As springtime approaches, the USDA reminds producers to keep conservation compliance in mind before making any major land use changes on their farming or ranching operations. Being out of compliance could put USDA conservation program benefits and federal crop insurance premium subsidies in jeopardy.
Conservation compliance refers to the USDA requirement that highly erodible land be farmed in a manner that minimizes soil erosion. This may include practicing no-till or planting cover crops.
Conservation compliance also prohibits the conversion of wetlands or planting agricultural commodities on a converted wetland. Converting a wetland may include removal of trees, installing new drainage, or modifying existing drainage areas.
Craig Derickson, state conservationist with the USDA’s Natural Resources Conservation Service (NRCS) says, “We want producers to visit their local USDA Service Center before making any big land use changes on their farm or ranch. There are requirements producers need to follow to remain eligible for USDA benefits.”
Dan Steinkruger, director of the USDA’s Farm Service Agency (FSA) says, “It is especially important that farmers who are breaking out new land, or conducting other types of land improvement activities, timely file an AD-1026 form with FSA. Once the AD-1026 is filed, the producer’s planned land activities can be evaluated, and highly erodible land and wetland determinations can be made. The producer can then work with NRCS to assist with conservation planning to help ensure compliance with conservation requirements.”
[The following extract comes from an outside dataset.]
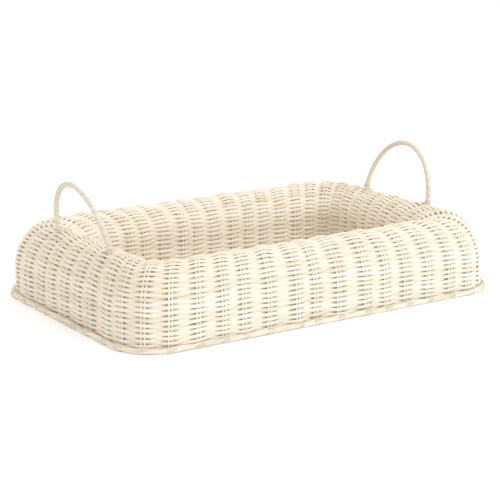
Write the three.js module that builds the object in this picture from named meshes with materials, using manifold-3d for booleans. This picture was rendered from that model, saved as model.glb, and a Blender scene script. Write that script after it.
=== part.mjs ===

The Agricultural Act of 2014 – commonly called the Farm Bill – continues the requirement that producers adhere to conservation compliance guidelines in order to be eligible for most programs administered by USDA’s Farm Service Agency and the Natural Resources Conservation Service. This includes the new price and revenue protection programs, the Conservation Reserve Program (CRP), the Livestock Disaster Assistance Programs and Marketing Assistance Loans implemented by FSA. It also includes conservation programs like the Environmental Quality Incentives Program (EQIP) and the Conservation Stewardship Program (CSP) administered by NRCS.
The 2014 Farm Bill also extended conservation compliance as an eligibility requirement for federal crop insurance premium subsidies, which may account for approximately 60% of a producer’s overall premium cost. When a producer is determined to be in violation of conservation compliance rules, it not only causes ineligibility for USDA program benefits on the farm in violation, but also on all other farms in which that producer has an interest. The result can be a very significant monetary impact on that producer and his or her farming operation.
According to Steinkruger, it’s important for producers to work closely with their local NRCS and FSA offices. Producers should review and understand existing highly erodible land (HEL) and wetland (W) determinations on FSA maps and visit with NRCS regarding what steps are required to ensure that an approved conservation plan is being applied.
With the current market conditions, farm program benefits are an increasingly important part of most producers’ bottom line. “Now more than ever, it’s critical for conservation compliance to be a strategic part of each producer’s operation to ensure eligibility not only for FSA and NRCS programs, but also for crop insurance premium subsidies,” Steinkruger noted.
Derickson said, “Staff at the USDA Service Center will work one-on-one with producers to ensure any new farming operations will protect natural resources and the sustainability of their farm, and don’t put their USDA farm program benefits at risk.”